Нынешняя огромная свобода и разнообразие в том, что касается одежды, особенно женской, служат отражением социальных свобод последней четверти XX века, когда уместность наряда больше не диктуется социальным укладом. В 1930-е годы все люди еще знали, какие наряды и в каких случаях уместны или неуместны, и примерно представляли, какого рода вещи нужны им для нормальной повседневной жизни; личный вкус и самовыражение реализовывались в определенных, довольно комфортных границах. То же можно сказать и о моде. Люди с не слишком богатым воображением могли по крайней мере рассчитывать на то, что они одеты подобающим образом. Позже от идеи объективного стандарта отказались, за исключением консервативной деловой одежды; и это вызывает известное недовольство.

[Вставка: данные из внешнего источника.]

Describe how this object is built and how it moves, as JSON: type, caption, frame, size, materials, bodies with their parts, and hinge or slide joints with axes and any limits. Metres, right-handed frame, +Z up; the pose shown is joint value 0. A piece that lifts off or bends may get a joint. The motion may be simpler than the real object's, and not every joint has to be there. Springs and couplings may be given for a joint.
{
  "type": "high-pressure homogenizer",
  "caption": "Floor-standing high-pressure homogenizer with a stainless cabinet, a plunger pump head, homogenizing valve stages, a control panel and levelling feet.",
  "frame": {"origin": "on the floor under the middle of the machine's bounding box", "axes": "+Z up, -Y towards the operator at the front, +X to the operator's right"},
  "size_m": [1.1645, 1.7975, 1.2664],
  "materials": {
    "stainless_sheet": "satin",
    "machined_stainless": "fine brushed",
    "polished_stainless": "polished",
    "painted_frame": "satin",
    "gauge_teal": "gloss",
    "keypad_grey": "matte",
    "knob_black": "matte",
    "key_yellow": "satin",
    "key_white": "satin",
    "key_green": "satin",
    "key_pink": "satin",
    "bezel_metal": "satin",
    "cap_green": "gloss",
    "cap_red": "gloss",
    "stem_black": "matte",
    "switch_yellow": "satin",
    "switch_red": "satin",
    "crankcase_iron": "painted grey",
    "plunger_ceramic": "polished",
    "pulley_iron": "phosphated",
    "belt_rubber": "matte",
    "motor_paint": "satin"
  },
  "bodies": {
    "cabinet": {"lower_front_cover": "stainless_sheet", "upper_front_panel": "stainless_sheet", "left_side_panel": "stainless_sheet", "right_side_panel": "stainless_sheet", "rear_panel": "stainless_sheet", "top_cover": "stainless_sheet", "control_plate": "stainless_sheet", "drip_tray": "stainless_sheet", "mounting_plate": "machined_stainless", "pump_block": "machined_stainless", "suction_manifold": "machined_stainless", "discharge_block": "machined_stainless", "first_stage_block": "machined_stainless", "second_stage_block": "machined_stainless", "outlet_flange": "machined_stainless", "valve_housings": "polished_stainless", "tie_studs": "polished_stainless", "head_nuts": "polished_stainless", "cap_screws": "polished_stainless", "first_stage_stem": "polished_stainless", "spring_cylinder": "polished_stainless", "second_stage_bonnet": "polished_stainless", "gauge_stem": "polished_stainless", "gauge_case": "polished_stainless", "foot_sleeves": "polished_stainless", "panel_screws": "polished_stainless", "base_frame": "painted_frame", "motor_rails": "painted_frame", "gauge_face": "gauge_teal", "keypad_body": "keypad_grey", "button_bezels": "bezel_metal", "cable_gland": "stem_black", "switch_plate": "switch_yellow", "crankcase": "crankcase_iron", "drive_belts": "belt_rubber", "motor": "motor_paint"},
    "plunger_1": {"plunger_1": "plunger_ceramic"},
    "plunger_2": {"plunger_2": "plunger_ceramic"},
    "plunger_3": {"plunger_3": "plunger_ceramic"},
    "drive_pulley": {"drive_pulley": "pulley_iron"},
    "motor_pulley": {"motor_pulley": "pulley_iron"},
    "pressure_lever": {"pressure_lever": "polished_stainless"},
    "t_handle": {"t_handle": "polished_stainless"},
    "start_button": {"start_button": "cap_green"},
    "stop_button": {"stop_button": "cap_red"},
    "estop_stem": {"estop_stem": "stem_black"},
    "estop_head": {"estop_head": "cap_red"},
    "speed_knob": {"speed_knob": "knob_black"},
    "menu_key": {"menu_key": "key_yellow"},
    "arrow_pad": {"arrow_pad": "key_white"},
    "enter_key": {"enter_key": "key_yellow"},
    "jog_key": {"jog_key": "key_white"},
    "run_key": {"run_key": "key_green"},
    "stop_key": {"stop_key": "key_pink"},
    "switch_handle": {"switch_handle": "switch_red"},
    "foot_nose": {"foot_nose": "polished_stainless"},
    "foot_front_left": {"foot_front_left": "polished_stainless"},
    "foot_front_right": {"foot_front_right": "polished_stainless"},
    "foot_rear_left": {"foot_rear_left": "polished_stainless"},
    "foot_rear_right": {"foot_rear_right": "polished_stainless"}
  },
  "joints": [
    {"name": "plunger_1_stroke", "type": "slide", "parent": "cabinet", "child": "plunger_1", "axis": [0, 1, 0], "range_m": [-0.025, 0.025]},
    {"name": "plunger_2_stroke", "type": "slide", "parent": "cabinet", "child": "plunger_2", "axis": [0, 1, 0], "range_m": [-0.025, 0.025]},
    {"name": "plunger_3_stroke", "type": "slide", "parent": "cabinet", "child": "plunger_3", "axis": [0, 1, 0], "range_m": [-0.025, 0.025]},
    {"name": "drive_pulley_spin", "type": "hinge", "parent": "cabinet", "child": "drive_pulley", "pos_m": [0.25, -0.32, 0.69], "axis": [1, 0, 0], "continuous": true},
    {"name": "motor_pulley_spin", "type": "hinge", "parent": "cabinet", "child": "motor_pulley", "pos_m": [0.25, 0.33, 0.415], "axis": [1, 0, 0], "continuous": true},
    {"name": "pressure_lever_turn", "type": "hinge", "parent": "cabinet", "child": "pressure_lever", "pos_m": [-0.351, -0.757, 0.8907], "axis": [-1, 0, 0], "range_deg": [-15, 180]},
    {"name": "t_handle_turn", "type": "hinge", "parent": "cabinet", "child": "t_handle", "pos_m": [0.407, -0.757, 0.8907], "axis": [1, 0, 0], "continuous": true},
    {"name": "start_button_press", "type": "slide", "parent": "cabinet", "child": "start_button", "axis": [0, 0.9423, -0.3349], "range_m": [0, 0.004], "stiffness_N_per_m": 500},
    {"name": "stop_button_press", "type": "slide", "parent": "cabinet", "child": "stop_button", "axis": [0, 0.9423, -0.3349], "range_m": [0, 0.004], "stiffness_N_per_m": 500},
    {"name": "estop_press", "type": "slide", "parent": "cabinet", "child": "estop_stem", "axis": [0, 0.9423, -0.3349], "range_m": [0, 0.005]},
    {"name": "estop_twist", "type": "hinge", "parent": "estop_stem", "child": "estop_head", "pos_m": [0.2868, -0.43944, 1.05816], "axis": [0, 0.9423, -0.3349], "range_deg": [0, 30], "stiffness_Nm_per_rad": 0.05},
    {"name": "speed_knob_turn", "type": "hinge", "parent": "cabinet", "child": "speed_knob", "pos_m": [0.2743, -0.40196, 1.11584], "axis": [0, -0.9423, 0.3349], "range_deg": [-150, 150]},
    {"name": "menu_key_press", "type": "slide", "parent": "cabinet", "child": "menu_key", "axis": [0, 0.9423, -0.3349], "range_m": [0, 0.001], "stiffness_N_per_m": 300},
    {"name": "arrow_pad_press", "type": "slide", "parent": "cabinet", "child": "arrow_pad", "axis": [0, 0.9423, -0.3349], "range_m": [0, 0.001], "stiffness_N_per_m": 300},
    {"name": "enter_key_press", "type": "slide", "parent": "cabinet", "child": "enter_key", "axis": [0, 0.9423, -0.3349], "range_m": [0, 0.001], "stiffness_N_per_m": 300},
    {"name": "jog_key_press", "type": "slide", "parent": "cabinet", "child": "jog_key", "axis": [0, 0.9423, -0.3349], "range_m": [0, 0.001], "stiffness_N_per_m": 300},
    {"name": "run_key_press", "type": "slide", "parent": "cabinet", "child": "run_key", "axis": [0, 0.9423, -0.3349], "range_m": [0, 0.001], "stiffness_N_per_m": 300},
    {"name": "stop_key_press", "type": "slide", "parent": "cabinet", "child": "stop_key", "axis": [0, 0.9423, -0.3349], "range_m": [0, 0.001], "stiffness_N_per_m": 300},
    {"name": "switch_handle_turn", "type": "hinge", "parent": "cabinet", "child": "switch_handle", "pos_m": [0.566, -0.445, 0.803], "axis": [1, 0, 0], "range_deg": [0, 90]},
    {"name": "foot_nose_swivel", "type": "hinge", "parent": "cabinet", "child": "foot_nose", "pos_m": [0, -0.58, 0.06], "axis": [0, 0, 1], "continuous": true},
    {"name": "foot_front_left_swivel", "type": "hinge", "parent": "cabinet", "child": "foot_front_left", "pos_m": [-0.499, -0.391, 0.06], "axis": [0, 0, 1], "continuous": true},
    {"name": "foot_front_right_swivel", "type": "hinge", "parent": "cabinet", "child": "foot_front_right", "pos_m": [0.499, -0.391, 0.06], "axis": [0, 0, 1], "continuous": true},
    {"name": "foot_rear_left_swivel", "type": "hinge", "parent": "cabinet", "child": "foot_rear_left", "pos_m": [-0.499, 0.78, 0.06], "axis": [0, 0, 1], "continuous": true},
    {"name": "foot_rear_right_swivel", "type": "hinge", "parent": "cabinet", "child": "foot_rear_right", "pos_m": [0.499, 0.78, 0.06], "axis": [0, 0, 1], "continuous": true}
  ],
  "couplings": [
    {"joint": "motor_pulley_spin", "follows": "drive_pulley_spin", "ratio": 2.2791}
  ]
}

Во всех прочих аспектах современной жизни единственный стандарт выбора одежды — личный. Вы можете конкурировать — или не конкурировать — с выбором большинства в том или ином случае, в той или иной группе; можете пойти на торжественный вечерний прием в шелковом платье, а можете быть единственной, кто явится туда во фланелевых штанах и свитере или в черной коже со стальными заклепками; но в любом случае вас будут воспринимать как человека, сделавшего свой личный выбор, а не как человека, одетого «правильно» или «неправильно».

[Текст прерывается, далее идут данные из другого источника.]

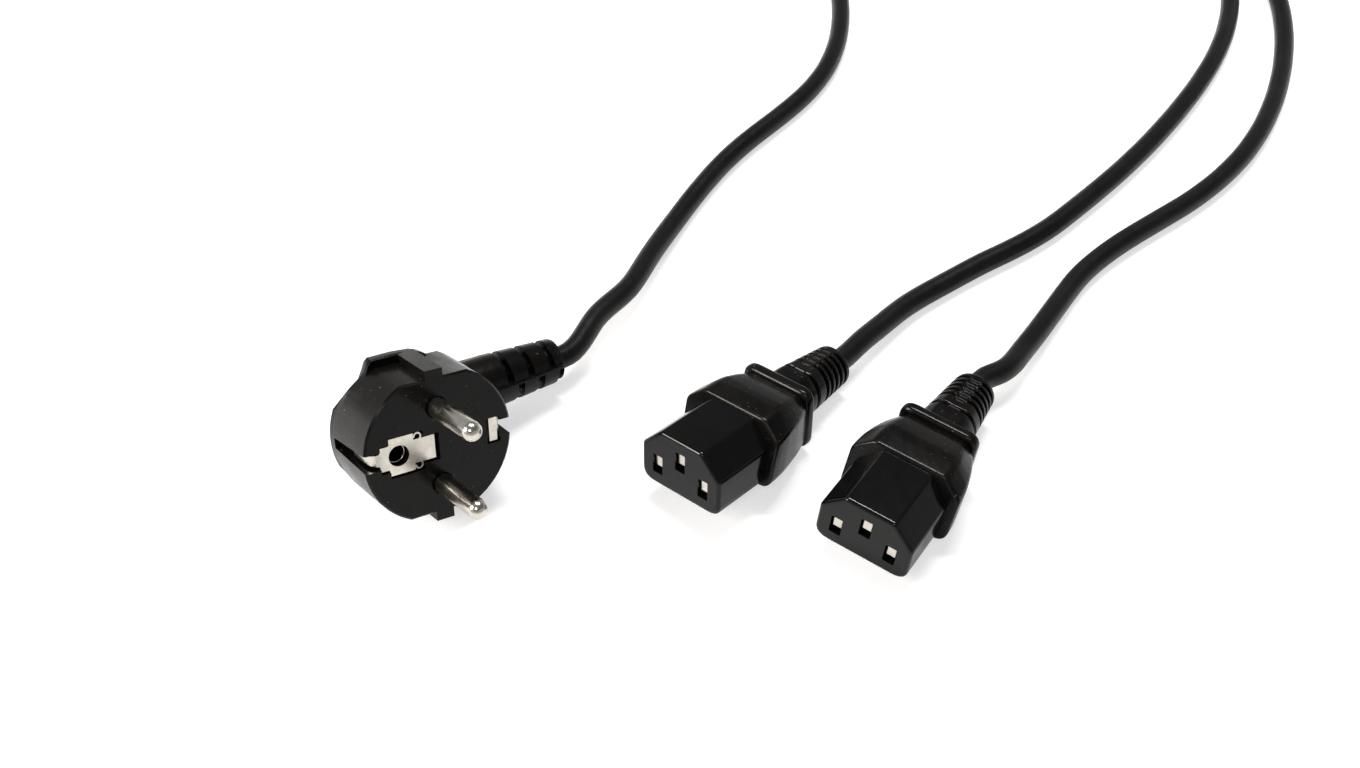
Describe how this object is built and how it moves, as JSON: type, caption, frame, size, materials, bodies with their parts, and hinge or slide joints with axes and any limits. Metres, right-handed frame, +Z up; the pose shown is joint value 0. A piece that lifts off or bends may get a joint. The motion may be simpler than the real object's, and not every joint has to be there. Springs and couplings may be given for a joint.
{
  "type": "power cord splitter",
  "caption": "Black Y power cord: an angled earthed plug, a splitter block and short branches that end in straight appliance connectors, with the long run coiled.",
  "frame": {"origin": "floor point under the centre of the box of the rigid pieces (plug, connectors and splitter block), cords left out", "axes": "+Z up from the floor that everything lies on; -Y is the side that the picture is taken from, with the plug and the two connectors; the splitter block and the coil lie towards +Y"},
  "size_m": [0.2887, 0.3886, 0.0404],
  "materials": {
    "soft_black": "satin, fine moulded grain",
    "gloss_black": "gloss",
    "cord_black": "satin",
    "nickel": "bright plated",
    "brown_core": "satin",
    "blue_core": "satin",
    "earth_core": "satin",
    "crimp": "bright",
    "tie_black": "matt"
  },
  "bodies": {
    "root": {"plug_body": "soft_black", "plug_pin_bridge": "gloss_black", "plug_line_pin": "nickel", "plug_neutral_pin": "nickel", "plug_earth_strip": "nickel", "plug_earth_sleeve": "nickel", "plug_line_core": "brown_core", "plug_neutral_core": "blue_core", "plug_earth_core": "earth_core", "left_connector_body": "soft_black", "left_connector_insert": "gloss_black", "left_connector_line_contact": "nickel", "left_connector_line_core": "brown_core", "left_connector_neutral_contact": "nickel", "left_connector_neutral_core": "blue_core", "left_connector_earth_contact": "nickel", "left_connector_earth_core": "earth_core", "right_connector_body": "soft_black", "right_connector_insert": "gloss_black", "right_connector_line_contact": "nickel", "right_connector_line_core": "brown_core", "right_connector_neutral_contact": "nickel", "right_connector_neutral_core": "blue_core", "right_connector_earth_contact": "nickel", "right_connector_earth_core": "earth_core", "splitter_body": "soft_black", "splitter_line_splice": "crimp", "splitter_neutral_splice": "crimp", "splitter_earth_splice": "crimp", "main_cord_plug_run": "cord_black", "main_cord_coil": "cord_black", "main_cord_block_run": "cord_black", "left_branch_cord": "cord_black", "right_branch_cord": "cord_black", "coil_tie": "tie_black"}
  },
  "joints": []
}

Мы существенно переосмыслили одежду, стали видеть в ней личную, а не социальную сферу, и отчасти это произошло из моды на протест против моды. Внешнее давление и требование общей похожести в наши дни воспринимается как посягательство на личную свободу. Отсюда уважительное отношение к любому личному выбору в тех общественных условиях, где прежде выбор был жестко ограничен. В ресторанах больше нет дресс-кода; на официальных мероприятиях, ранее требовавших костюма с галстуком, все больше участников, одетых неформально. Женщинам уже не обязательно идти в оперу в вечернем платье, а в церковь — в шляпе. Принятые ныне взгляды препятствуют идее гармоничной общественной картины, предполагая взамен, что каждый из нас должен создать уникальный удачный образ своей индивидуальности, не заботясь о том, что делают остальные.

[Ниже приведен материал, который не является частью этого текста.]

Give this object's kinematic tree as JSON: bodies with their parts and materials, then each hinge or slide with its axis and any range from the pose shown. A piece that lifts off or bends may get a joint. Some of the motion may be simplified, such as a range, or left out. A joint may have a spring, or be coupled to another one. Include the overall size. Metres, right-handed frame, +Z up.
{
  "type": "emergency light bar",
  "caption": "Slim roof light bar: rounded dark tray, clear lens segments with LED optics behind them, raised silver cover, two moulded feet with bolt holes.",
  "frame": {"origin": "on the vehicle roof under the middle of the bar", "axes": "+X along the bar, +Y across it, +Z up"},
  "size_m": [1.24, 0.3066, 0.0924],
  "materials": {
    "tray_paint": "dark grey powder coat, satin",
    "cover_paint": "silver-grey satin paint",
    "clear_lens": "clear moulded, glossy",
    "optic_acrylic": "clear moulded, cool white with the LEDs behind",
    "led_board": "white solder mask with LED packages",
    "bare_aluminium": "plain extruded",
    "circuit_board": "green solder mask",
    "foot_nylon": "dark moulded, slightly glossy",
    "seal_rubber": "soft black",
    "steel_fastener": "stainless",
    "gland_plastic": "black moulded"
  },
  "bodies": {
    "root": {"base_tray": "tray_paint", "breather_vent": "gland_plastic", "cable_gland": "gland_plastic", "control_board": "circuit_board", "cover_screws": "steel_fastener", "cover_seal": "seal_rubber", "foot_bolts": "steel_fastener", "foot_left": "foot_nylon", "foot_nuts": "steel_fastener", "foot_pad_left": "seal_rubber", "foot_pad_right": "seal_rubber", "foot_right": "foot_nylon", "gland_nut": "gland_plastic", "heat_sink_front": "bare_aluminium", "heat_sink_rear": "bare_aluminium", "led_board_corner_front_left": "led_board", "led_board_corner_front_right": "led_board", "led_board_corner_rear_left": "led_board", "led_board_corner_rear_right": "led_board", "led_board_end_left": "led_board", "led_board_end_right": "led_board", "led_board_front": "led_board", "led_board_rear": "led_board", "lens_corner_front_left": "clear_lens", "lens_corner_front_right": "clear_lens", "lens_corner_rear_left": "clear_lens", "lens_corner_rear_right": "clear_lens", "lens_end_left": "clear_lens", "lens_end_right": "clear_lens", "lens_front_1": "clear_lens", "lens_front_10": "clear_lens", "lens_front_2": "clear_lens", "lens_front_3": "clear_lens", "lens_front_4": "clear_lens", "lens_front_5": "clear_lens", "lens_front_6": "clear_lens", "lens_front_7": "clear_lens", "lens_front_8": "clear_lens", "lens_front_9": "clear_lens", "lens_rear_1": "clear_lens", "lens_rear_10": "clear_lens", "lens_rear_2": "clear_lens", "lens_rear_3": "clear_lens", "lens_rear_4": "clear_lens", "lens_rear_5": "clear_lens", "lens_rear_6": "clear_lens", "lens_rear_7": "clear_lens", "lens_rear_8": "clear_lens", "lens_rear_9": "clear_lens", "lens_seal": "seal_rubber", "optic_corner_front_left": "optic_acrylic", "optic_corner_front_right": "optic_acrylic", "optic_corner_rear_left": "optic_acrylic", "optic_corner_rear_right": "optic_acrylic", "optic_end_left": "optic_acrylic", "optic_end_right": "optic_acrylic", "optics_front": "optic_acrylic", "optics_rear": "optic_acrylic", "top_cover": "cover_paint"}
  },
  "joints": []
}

Тем не менее схожесть продолжает быть отчаянно необходимой для нашего социального комфорта, особенно для поддержания равновесия во фрагментированном обществе. Когда мы собираемся в ресторан или в оперу, многоликий модный бизнес услужливо вываливает перед нами уйму разнообразных вариантов, и мы вынуждены сами прокладывать себе курс. Груз личной ответственности, таким образом, непомерно возрастает. Нам больше не предписаны конкретные способы соответствия ситуации — мы должны придумать собственную версию того, чтó эта ситуация требует от нас лично, версию, которую затем все могут увидеть и обсудить. По сути, мы вынуждены раскрывать себя, как это делает любой современный художник, который создает работы по велению сердца, а не по заказу короля, или церкви, или их эквивалентов.
Груз ответственности возрос, потому что мы по-прежнему не хотим выглядеть глупо. Мы знаем, что наш выбор — это история в картинках, личная иллюстрация глубинного смысла нашего отношения к миру, а это означает приверженность к той, а не иной группе. Выбранный нами вариант моды служит средой, условной формой, в которой отливаются наши мысли, но в то же время и ширмой — роль, которую раньше выполняло общественное мнение и которую, как принято считать, выполняет подлинная одежда кланов и племен. Следование конкретной моде, особенно — странной, само по себе может создать серьезную силу. Яркий пример тому — военная форма, которая прячет страх одного человека под маску всеобщей храбрости. Примером может служить и чернокожая городская молодежь, чья общая манера одеваться броско и вызывающе приносит ей успех и удовольствие в мире недовольных.